§ Task brief
Everything in the listing should be restated word for word.

--- Begin Given data ---

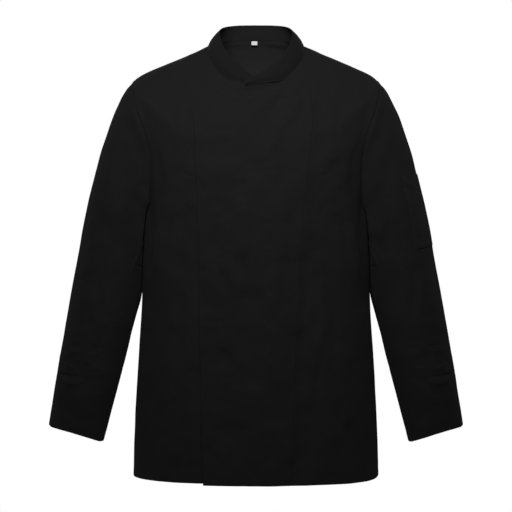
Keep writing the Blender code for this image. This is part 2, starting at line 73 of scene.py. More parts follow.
BODY_COLUMNS = (
    "half_width", "side_y", "side_z", "front_y", "front_z", "back_y", "back_z", "squareness",
)
BODY_ROWS = (
    (0.0850, 0.015, 0.0015, -0.0920, -0.0715, 0.0740, 0.0215, 2.0),
    (0.1180, 0.013, -0.0120, -0.1000, -0.0900, 0.0835, 0.0070, 2.1),
    (0.1505, 0.010, -0.0260, -0.1075, -0.1120, 0.0940, -0.0140, 2.2),
    (0.1810, 0.007, -0.0395, -0.1140, -0.1370, 0.1040, -0.0410, 2.3),
    (0.2025, 0.004, -0.0512, -0.1185, -0.1590, 0.1115, -0.0680, 2.4),
    (0.2140, 0.002, -0.0622, -0.1205, -0.1700, 0.1145, -0.0820, 2.45),
    (0.2120, 0.002, -0.0980, -0.1238, -0.1880, 0.1190, -0.1060, 2.5),
    (0.2050, 0.001, -0.1360, -0.1270, -0.2100, 0.1240, -0.1430, 2.55),
    (0.1995, 0.000, -0.1740, -0.1300, -0.2310, 0.1275, -0.1780, 2.55),
    (0.1960, 0.000, -0.2120, -0.1320, -0.2520, 0.1295, -0.2140, 2.5),
    (0.1942, 0.000, -0.2500, -0.1332, -0.2720, 0.1305, -0.2510, 2.45),
    (0.1936, 0.000, -0.2880, -0.1338, -0.2940, 0.1308, -0.2890, 2.4),
    (0.1945, 0.000, -0.3360, -0.1338, -0.3380, 0.1308, -0.3360, 2.35),
    (0.1956, 0.000, -0.3920, -0.1335, -0.3930, 0.1308, -0.3920, 2.3),
    (0.1972, 0.000, -0.4500, -0.1335, -0.4500, 0.1315, -0.4500, 2.3),
    (0.2008, 0.000, -0.5080, -0.1340, -0.5080, 0.1330, -0.5080, 2.3),
    (0.2045, 0.000, -0.5660, -0.1348, -0.5660, 0.1350, -0.5660, 2.3),
    (0.2077, 0.000, -0.6240, -0.1358, -0.6240, 0.1370, -0.6240, 2.3),
    (0.2100, 0.000, -0.6820, -0.1370, -0.6815, 0.1390, -0.6820, 2.3),
    (0.2112, 0.000, -0.7373, -0.1380, -0.7363, 0.1405, -0.7373, 2.3),
)
HEM_ROW = len(BODY_ROWS) - 1
DROP_POWER = 1.5
NECK_BLEND_ROWS = 1.6
# The trunk's normals are taken no nearer to the neck than this many rows
BELOW_SEAM = 0.05

SHOULDER_ROW = 5
ARMPIT_ROW = 11
ARMHOLE_FRONT = math.radians(27)
ARMHOLE_BACK = math.radians(31)

# A front's free edge leaves the neck at its corner. Its distance past the middle is given
# at BREAST_ROW and at the hem.
NECK_CORNER_X = 0.018
BREAST_ROW = 3
OVERLAP_X = (0.103, 0.0865)
UNDERLAP_X = (0.097, 0.056)
LEFT_FRONT_LONGER = 0.003
LONGER_BETWEEN = (math.radians(88), math.radians(60))

COLLAR_COLUMNS = ("angle", "seam_x", "seam_y", "seam_z", "top_x", "top_y", "top_z")
COLLAR_ROWS = (
    (180, 0.0000, 0.0740, 0.0220, 0.0000, 0.0640, 0.0465),
    (150, 0.0440, 0.0660, 0.0195, 0.0350, 0.0575, 0.0450),
    (120, 0.0740, 0.0450, 0.0115, 0.0545, 0.0380, 0.0400),
    (90, 0.0850, 0.0150, 0.0015, 0.0625, 0.0090, 0.0290),
    (66, 0.0785, -0.0270, -0.0235, 0.0605, -0.0210, 0.0090),
    (45, 0.0600, -0.0630, -0.0525, 0.0475, -0.0490, -0.0180),
    (27, 0.0390, -0.0830, -0.0675, 0.0275, -0.0710, -0.0390),
    (10, 0.0150, -0.0925, -0.0715, 0.0095, -0.0840, -0.0545),
    (-12, -0.0180, -0.0955, -0.0780, -0.0180, -0.0930, -0.0695),
)
COLLAR_END = len(COLLAR_ROWS) - 1
# The collar's left end lies higher and its right end lower, between these stations
COLLAR_RISE = 0.0028
COLLAR_RISE_BETWEEN = (4.5, 6.5)
COLLAR_SINK = 0.0052
COLLAR_SINK_BETWEEN = (6.0, 7.5)
# It bulges between its edges, most in front, and its seam lies further out behind
COLLAR_BULGE = 0.0034
COLLAR_BULGE_BETWEEN = (0.5, 4.0)
COLLAR_BULGE_FROM = (0, 0.40)
COLLAR_BULGE_UNTIL = (1.25, 0.6)
COLLAR_BACK_OUT = 0.0014
COLLAR_BACK_BETWEEN = (4.0, 2.5)
COLLAR_BACK_UNTIL = (0.3, 0)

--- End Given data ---

§ Task result
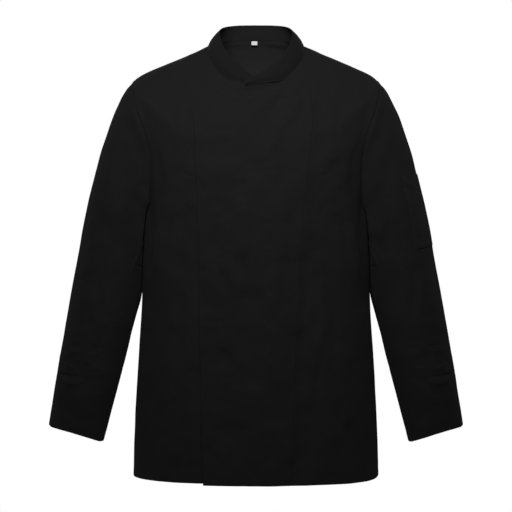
Keep writing the Blender code for this image. This is part 2, starting at line 73 of scene.py. More parts follow.
BODY_COLUMNS = (
    "half_width", "side_y", "side_z", "front_y", "front_z", "back_y", "back_z", "squareness",
)
BODY_ROWS = (
    (0.0850, 0.015, 0.0015, -0.0920, -0.0715, 0.0740, 0.0215, 2.0),
    (0.1180, 0.013, -0.0120, -0.1000, -0.0900, 0.0835, 0.0070, 2.1),
    (0.1505, 0.010, -0.0260, -0.1075, -0.1120, 0.0940, -0.0140, 2.2),
    (0.1810, 0.007, -0.0395, -0.1140, -0.1370, 0.1040, -0.0410, 2.3),
    (0.2025, 0.004, -0.0512, -0.1185, -0.1590, 0.1115, -0.0680, 2.4),
    (0.2140, 0.002, -0.0622, -0.1205, -0.1700, 0.1145, -0.0820, 2.45),
    (0.2120, 0.002, -0.0980, -0.1238, -0.1880, 0.1190, -0.1060, 2.5),
    (0.2050, 0.001, -0.1360, -0.1270, -0.2100, 0.1240, -0.1430, 2.55),
    (0.1995, 0.000, -0.1740, -0.1300, -0.2310, 0.1275, -0.1780, 2.55),
    (0.1960, 0.000, -0.2120, -0.1320, -0.2520, 0.1295, -0.2140, 2.5),
    (0.1942, 0.000, -0.2500, -0.1332, -0.2720, 0.1305, -0.2510, 2.45),
    (0.1936, 0.000, -0.2880, -0.1338, -0.2940, 0.1308, -0.2890, 2.4),
    (0.1945, 0.000, -0.3360, -0.1338, -0.3380, 0.1308, -0.3360, 2.35),
    (0.1956, 0.000, -0.3920, -0.1335, -0.3930, 0.1308, -0.3920, 2.3),
    (0.1972, 0.000, -0.4500, -0.1335, -0.4500, 0.1315, -0.4500, 2.3),
    (0.2008, 0.000, -0.5080, -0.1340, -0.5080, 0.1330, -0.5080, 2.3),
    (0.2045, 0.000, -0.5660, -0.1348, -0.5660, 0.1350, -0.5660, 2.3),
    (0.2077, 0.000, -0.6240, -0.1358, -0.6240, 0.1370, -0.6240, 2.3),
    (0.2100, 0.000, -0.6820, -0.1370, -0.6815, 0.1390, -0.6820, 2.3),
    (0.2112, 0.000, -0.7373, -0.1380, -0.7363, 0.1405, -0.7373, 2.3),
)
HEM_ROW = len(BODY_ROWS) - 1
DROP_POWER = 1.5
NECK_BLEND_ROWS = 1.6
# The trunk's normals are taken no nearer to the neck than this many rows
BELOW_SEAM = 0.05

SHOULDER_ROW = 5
ARMPIT_ROW = 11
ARMHOLE_FRONT = math.radians(27)
ARMHOLE_BACK = math.radians(31)

# A front's free edge leaves the neck at its corner. Its distance past the middle is given
# at BREAST_ROW and at the hem.
NECK_CORNER_X = 0.018
BREAST_ROW = 3
OVERLAP_X = (0.103, 0.0865)
UNDERLAP_X = (0.097, 0.056)
LEFT_FRONT_LONGER = 0.003
LONGER_BETWEEN = (math.radians(88), math.radians(60))

COLLAR_COLUMNS = ("angle", "seam_x", "seam_y", "seam_z", "top_x", "top_y", "top_z")
COLLAR_ROWS = (
    (180, 0.0000, 0.0740, 0.0220, 0.0000, 0.0640, 0.0465),
    (150, 0.0440, 0.0660, 0.0195, 0.0350, 0.0575, 0.0450),
    (120, 0.0740, 0.0450, 0.0115, 0.0545, 0.0380, 0.0400),
    (90, 0.0850, 0.0150, 0.0015, 0.0625, 0.0090, 0.0290),
    (66, 0.0785, -0.0270, -0.0235, 0.0605, -0.0210, 0.0090),
    (45, 0.0600, -0.0630, -0.0525, 0.0475, -0.0490, -0.0180),
    (27, 0.0390, -0.0830, -0.0675, 0.0275, -0.0710, -0.0390),
    (10, 0.0150, -0.0925, -0.0715, 0.0095, -0.0840, -0.0545),
    (-12, -0.0180, -0.0955, -0.0780, -0.0180, -0.0930, -0.0695),
)
COLLAR_END = len(COLLAR_ROWS) - 1
# The collar's left end lies higher and its right end lower, between these stations
COLLAR_RISE = 0.0028
COLLAR_RISE_BETWEEN = (4.5, 6.5)
COLLAR_SINK = 0.0052
COLLAR_SINK_BETWEEN = (6.0, 7.5)
# It bulges between its edges, most in front, and its seam lies further out behind
COLLAR_BULGE = 0.0034
COLLAR_BULGE_BETWEEN = (0.5, 4.0)
COLLAR_BULGE_FROM = (0, 0.40)
COLLAR_BULGE_UNTIL = (1.25, 0.6)
COLLAR_BACK_OUT = 0.0014
COLLAR_BACK_BETWEEN = (4.0, 2.5)
COLLAR_BACK_UNTIL = (0.3, 0)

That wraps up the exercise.